SGS offered a breadth of experiences that gave everyone an opportunity to find what they really loved. I know I found mine!

When looking at SGS as an institution, in what topics or areas do they really lead?

It goes back to SGS core principles – like anti-bias work. This has been a part of its mission from the start, and it is more important now than ever. This was reflected both in the very thoughtful time dedicated to anti-bias conversations and having more explicit curriculum around the topic. It was also integrated throughout the SGS community in our conversations and actions. 

Anja (3rd row right, in light blue) at an Obama rally with her classmates in 2008.

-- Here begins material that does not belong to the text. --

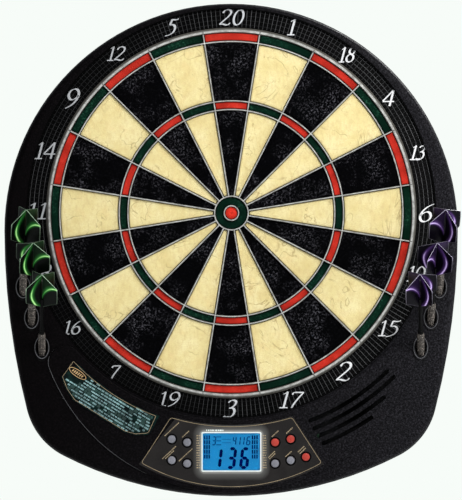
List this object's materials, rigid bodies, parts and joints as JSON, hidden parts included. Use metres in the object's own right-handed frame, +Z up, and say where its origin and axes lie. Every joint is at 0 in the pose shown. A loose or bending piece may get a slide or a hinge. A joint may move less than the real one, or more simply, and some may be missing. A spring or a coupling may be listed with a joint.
{
  "type": "electronic dartboard",
  "caption": "Electronic dartboard: a wall cabinet with a moving-segment target, an LCD scorer with push buttons, and soft-tip darts stored in tilted sockets.",
  "frame": {"origin": "on the wall plane, on the rear cover's outer face, straight behind the middle of the bull", "axes": "+Z up, +Y into the wall, so the target faces -Y; +X to the right as seen by a player"},
  "size_m": [0.495, 0.1065, 0.5375],
  "materials": {
    "casing_black": "fine pebbled moulding, black",
    "casing_charcoal": "fine pebbled moulding, charcoal",
    "ring_black": "ribbed moulding, black",
    "spider_silver": "moulded silver-grey, satin",
    "target_black": "bristle-look moulding, black with grey flecks",
    "target_cream": "bristle-look moulding, cream with fine cracks",
    "target_red": "bristle-look moulding, red",
    "target_green": "bristle-look moulding, dark green",
    "hardboard": "raw board",
    "membrane_film": "printed switch film",
    "rubber_black": "plain sheet",
    "panel_dark": "screen-printed film, satin",
    "panel_glow": "printed pale glow round the display",
    "gold_print": "thin gold print",
    "white_print": "silver-white numbers",
    "legend_green": "printed film, dark teal",
    "legend_print": "pale teal print",
    "window_clear": "clear acrylic",
    "lcd_blue": "backlit blue display",
    "lcd_ink": "dark navy display digits",
    "lamp_white": "white diffuser",
    "board_green": "solder-masked board",
    "silicone_grey": "translucent silicone",
    "speaker_black": "pressed basket and paper cone",
    "ribbon_white": "flat ribbon",
    "contact_nickel": "plated spring steel",
    "battery_jacket": "printed jacket, plain",
    "socket_black": "moulded, slightly worn",
    "screw_steel": "zinc plated",
    "button_grey": "satin grey",
    "button_red": "satin orange-red",
    "dart_metal": "turned and knurled, dark",
    "dart_shaft": "black nylon",
    "dart_tip": "soft plastic tip",
    "flight_green": "thin film, bright green streaks on black",
    "flight_purple": "thin film, violet streaks on black"
  },
  "bodies": {
    "root": {"rear_cover": "casing_black", "front_housing": "casing_charcoal", "number_ring": "ring_black", "target_rim": "spider_silver", "spider": "spider_silver", "backing_plate": "hardboard", "membrane_matrix": "membrane_film", "rubber_sheet": "rubber_black", "control_panel": "panel_dark", "legend_plate": "legend_green", "lcd_window": "window_clear", "lcd_glass": "lcd_blue", "backlight_panel": "lamp_white", "main_board": "board_green", "button_mat": "silicone_grey", "speaker": "speaker_black", "ribbon_cables": "ribbon_white", "battery_contacts": "contact_nickel", "batteries": "battery_jacket", "dart_sockets": "socket_black", "housing_screws": "screw_steel", "inner_screws": "screw_steel"},
    "battery_door": {"battery_door": "casing_black"},
    "button_top_outer_left": {"button_top_outer_left": "button_grey"},
    "button_top_inner_left": {"button_top_inner_left": "button_grey"},
    "button_low_outer_left": {"button_low_outer_left": "button_grey"},
    "button_low_inner_left": {"button_low_inner_left": "button_grey"},
    "button_top_inner_right": {"button_top_inner_right": "button_red"},
    "button_top_outer_right": {"button_top_outer_right": "button_red"},
    "button_low_inner_right": {"button_low_inner_right": "button_grey"},
    "button_low_outer_right": {"button_low_outer_right": "button_grey"},
    "button_power": {"button_power": "button_red"},
    "dart_left_top": {"dart_left_top": "dart_metal"},
    "dart_left_middle": {"dart_left_middle": "dart_metal"},
    "dart_left_bottom": {"dart_left_bottom": "dart_metal"},
    "dart_right_top": {"dart_right_top": "dart_metal"},
    "dart_right_middle": {"dart_right_middle": "dart_metal"},
    "dart_right_bottom": {"dart_right_bottom": "dart_metal"},
    "segments_20": {"segments_20": "target_black"},
    "segments_1": {"segments_1": "target_cream"},
    "segments_18": {"segments_18": "target_black"},
    "segments_4": {"segments_4": "target_cream"},
    "segments_13": {"segments_13": "target_black"},
    "segments_6": {"segments_6": "target_cream"},
    "segments_10": {"segments_10": "target_black"},
    "segments_15": {"segments_15": "target_cream"},
    "segments_2": {"segments_2": "target_black"},
    "segments_17": {"segments_17": "target_cream"},
    "segments_3": {"segments_3": "target_black"},
    "segments_19": {"segments_19": "target_cream"},
    "segments_7": {"segments_7": "target_black"},
    "segments_16": {"segments_16": "target_cream"},
    "segments_8": {"segments_8": "target_black"},
    "segments_11": {"segments_11": "target_cream"},
    "segments_14": {"segments_14": "target_black"},
    "segments_9": {"segments_9": "target_cream"},
    "segments_12": {"segments_12": "target_black"},
    "segments_5": {"segments_5": "target_cream"},
    "outer_bull": {"outer_bull": "target_green"},
    "inner_bull": {"inner_bull": "target_red"}
  },
  "joints": [
    {"name": "segments_20_press", "type": "slide", "parent": "root", "child": "segments_20", "axis": [0, 1, 0], "range_m": [0, 0.0015], "stiffness_N_per_m": 400, "springref_m": -0.001},
    {"name": "segments_1_press", "type": "slide", "parent": "root", "child": "segments_1", "axis": [0, 1, 0], "range_m": [0, 0.0015], "stiffness_N_per_m": 400, "springref_m": -0.001},
    {"name": "segments_18_press", "type": "slide", "parent": "root", "child": "segments_18", "axis": [0, 1, 0], "range_m": [0, 0.0015], "stiffness_N_per_m": 400, "springref_m": -0.001},
    {"name": "segments_4_press", "type": "slide", "parent": "root", "child": "segments_4", "axis": [0, 1, 0], "range_m": [0, 0.0015], "stiffness_N_per_m": 400, "springref_m": -0.001},
    {"name": "segments_13_press", "type": "slide", "parent": "root", "child": "segments_13", "axis": [0, 1, 0], "range_m": [0, 0.0015], "stiffness_N_per_m": 400, "springref_m": -0.001},
    {"name": "segments_6_press", "type": "slide", "parent": "root", "child": "segments_6", "axis": [0, 1, 0], "range_m": [0, 0.0015], "stiffness_N_per_m": 400, "springref_m": -0.001},
    {"name": "segments_10_press", "type": "slide", "parent": "root", "child": "segments_10", "axis": [0, 1, 0], "range_m": [0, 0.0015], "stiffness_N_per_m": 400, "springref_m": -0.001},
    {"name": "segments_15_press", "type": "slide", "parent": "root", "child": "segments_15", "axis": [0, 1, 0], "range_m": [0, 0.0015], "stiffness_N_per_m": 400, "springref_m": -0.001},
    {"name": "segments_2_press", "type": "slide", "parent": "root", "child": "segments_2", "axis": [0, 1, 0], "range_m": [0, 0.0015], "stiffness_N_per_m": 400, "springref_m": -0.001},
    {"name": "segments_17_press", "type": "slide", "parent": "root", "child": "segments_17", "axis": [0, 1, 0], "range_m": [0, 0.0015], "stiffness_N_per_m": 400, "springref_m": -0.001},
    {"name": "segments_3_press", "type": "slide", "parent": "root", "child": "segments_3", "axis": [0, 1, 0], "range_m": [0, 0.0015], "stiffness_N_per_m": 400, "springref_m": -0.001},
    {"name": "segments_19_press", "type": "slide", "parent": "root", "child": "segments_19", "axis": [0, 1, 0], "range_m": [0, 0.0015], "stiffness_N_per_m": 400, "springref_m": -0.001},
    {"name": "segments_7_press", "type": "slide", "parent": "root", "child": "segments_7", "axis": [0, 1, 0], "range_m": [0, 0.0015], "stiffness_N_per_m": 400, "springref_m": -0.001},
    {"name": "segments_16_press", "type": "slide", "parent": "root", "child": "segments_16", "axis": [0, 1, 0], "range_m": [0, 0.0015], "stiffness_N_per_m": 400, "springref_m": -0.001},
    {"name": "segments_8_press", "type": "slide", "parent": "root", "child": "segments_8", "axis": [0, 1, 0], "range_m": [0, 0.0015], "stiffness_N_per_m": 400, "springref_m": -0.001},
    {"name": "segments_11_press", "type": "slide", "parent": "root", "child": "segments_11", "axis": [0, 1, 0], "range_m": [0, 0.0015], "stiffness_N_per_m": 400, "springref_m": -0.001},
    {"name": "segments_14_press", "type": "slide", "parent": "root", "child": "segments_14", "axis": [0, 1, 0], "range_m": [0, 0.0015], "stiffness_N_per_m": 400, "springref_m": -0.001},
    {"name": "segments_9_press", "type": "slide", "parent": "root", "child": "segments_9", "axis": [0, 1, 0], "range_m": [0, 0.0015], "stiffness_N_per_m": 400, "springref_m": -0.001},
    {"name": "segments_12_press", "type": "slide", "parent": "root", "child": "segments_12", "axis": [0, 1, 0], "range_m": [0, 0.0015], "stiffness_N_per_m": 400, "springref_m": -0.001},
    {"name": "segments_5_press", "type": "slide", "parent": "root", "child": "segments_5", "axis": [0, 1, 0], "range_m": [0, 0.0015], "stiffness_N_per_m": 400, "springref_m": -0.001},
    {"name": "outer_bull_press", "type": "slide", "parent": "root", "child": "outer_bull", "axis": [0, 1, 0], "range_m": [0, 0.0015], "stiffness_N_per_m": 300, "springref_m": -0.001},
    {"name": "inner_bull_press", "type": "slide", "parent": "root", "child": "inner_bull", "axis": [0, 1, 0], "range_m": [0, 0.0015], "stiffness_N_per_m": 300, "springref_m": -0.001},
    {"name": "button_top_outer_left_press", "type": "slide", "parent": "root", "child": "button_top_outer_left", "axis": [0, 1, 0], "range_m": [0, 0.0012], "stiffness_N_per_m": 300, "springref_m": -0.0005},
    {"name": "button_top_inner_left_press", "type": "slide", "parent": "root", "child": "button_top_inner_left", "axis": [0, 1, 0], "range_m": [0, 0.0012], "stiffness_N_per_m": 300, "springref_m": -0.0005},
    {"name": "button_low_outer_left_press", "type": "slide", "parent": "root", "child": "button_low_outer_left", "axis": [0, 1, 0], "range_m": [0, 0.0012], "stiffness_N_per_m": 300, "springref_m": -0.0005},
    {"name": "button_low_inner_left_press", "type": "slide", "parent": "root", "child": "button_low_inner_left", "axis": [0, 1, 0], "range_m": [0, 0.0012], "stiffness_N_per_m": 300, "springref_m": -0.0005},
    {"name": "button_top_inner_right_press", "type": "slide", "parent": "root", "child": "button_top_inner_right", "axis": [0, 1, 0], "range_m": [0, 0.0012], "stiffness_N_per_m": 300, "springref_m": -0.0005},
    {"name": "button_top_outer_right_press", "type": "slide", "parent": "root", "child": "button_top_outer_right", "axis": [0, 1, 0], "range_m": [0, 0.0012], "stiffness_N_per_m": 300, "springref_m": -0.0005},
    {"name": "button_low_inner_right_press", "type": "slide", "parent": "root", "child": "button_low_inner_right", "axis": [0, 1, 0], "range_m": [0, 0.0012], "stiffness_N_per_m": 300, "springref_m": -0.0005},
    {"name": "button_low_outer_right_press", "type": "slide", "parent": "root", "child": "button_low_outer_right", "axis": [0, 1, 0], "range_m": [0, 0.0012], "stiffness_N_per_m": 300, "springref_m": -0.0005},
    {"name": "button_power_press", "type": "slide", "parent": "root", "child": "button_power", "axis": [0, 1, 0], "range_m": [0, 0.0012], "stiffness_N_per_m": 300, "springref_m": -0.0005},
    {"name": "dart_left_top_slide", "type": "slide", "parent": "root", "child": "dart_left_top", "axis": [0, -0.6428, 0.766], "range_m": [0, 0.12]},
    {"name": "dart_left_middle_slide", "type": "slide", "parent": "root", "child": "dart_left_middle", "axis": [0, -0.6428, 0.766], "range_m": [0, 0.12]},
    {"name": "dart_left_bottom_slide", "type": "slide", "parent": "root", "child": "dart_left_bottom", "axis": [0, -0.6428, 0.766], "range_m": [0, 0.12]},
    {"name": "dart_right_top_slide", "type": "slide", "parent": "root", "child": "dart_right_top", "axis": [0, -0.6428, 0.766], "range_m": [0, 0.12]},
    {"name": "dart_right_middle_slide", "type": "slide", "parent": "root", "child": "dart_right_middle", "axis": [0, -0.6428, 0.766], "range_m": [0, 0.12]},
    {"name": "dart_right_bottom_slide", "type": "slide", "parent": "root", "child": "dart_right_bottom", "axis": [0, -0.6428, 0.766], "range_m": [0, 0.12]},
    {"name": "battery_door_hinge", "type": "hinge", "parent": "root", "child": "battery_door", "pos_m": [-0.132, 0, -0.2139], "axis": [1, 0, 0], "range_deg": [0, 75]}
  ]
}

SGS also leads in its integrated approach to STEM and STEAM (science, technology, engineering, art, and math) education. For example, we had a music lesson where we learned about the notes as fractions, and it was a moment where all of these pieces – math and art – came together. Also in Spanish class, we discussed social studies in Spanish.

Also, the education style of Stand and Deliver. That approach from very early on, having you practice as a young woman standing up and owning your space and your knowledge and delivering at culmination events was integral to my experience at SGS.

What was your path after SGS and what are you up to now?

After attending high school at Holy Names, I went to Stanford University for undergrad. They have a program where you can get your Master’s degree at the same time as your Bachelor’s. I talked to the professor I had been doing research with and asked if I stayed for my Master’s, if I could continue on for a PhD. So, I stayed and ended up finishing my PhD in Environmental Engineering and Science in 2020. 

While I was in my PhD I participated in a great program called the Rising Environmental Leaders program, where they take grad students and postdocs from Stanford to Washington DC for a week to learn about science policy and how you can make your science more relevant and engage with policymakers. I found I really liked the big picture approach of science policy. I was doing really awesome research, but I was missing the more direct application. I applied for the AAAS Congressional Science Fellowship, a one-year program on Capitol Hill working full-time as a member of staff for a Congressperson’s office or a committee office. So now I am working in the United States Senate as a science policy advisor. I get to advise on anything and everything that comes through the climate and energy team and am helping lead the portfolio on all things oceans and plastics.

Besides revealing your love for marine biology, how did your time at SGS influence the way you work now?

SGS teaches you to go seek out opportunities. I got into my research down this very long path because I found a professor that was doing this work. After he didn’t respond by email, as a freshman, I went and knocked on a tenured professor’s door whom I had never met, and told him, “I like your research, and I want to do this work. Can I work with you?” That kind of persistence and self-empowerment – doing the follow-up work and knowing what you want – definitely comes from SGS. 

Also, my desire to work in science policy was partially fueled by the fact that I learned early on that you don’t just look at a problem from one way – you have to understand the broader context and how it all fits together. Beyond just being a curious, scientist-type, I’m used to approaching things from multiple perspectives, partially from the unique training I had through SGS. In my job now, for example, I’ve had zero formal training on how to pitch a Senator and idea, but week one, I had to do that and just thought, “Sure! I’ll give it a shot!” I think it all goes back to learning to be comfortable in uncomfortable situations and trusting in yourself and your knowledge.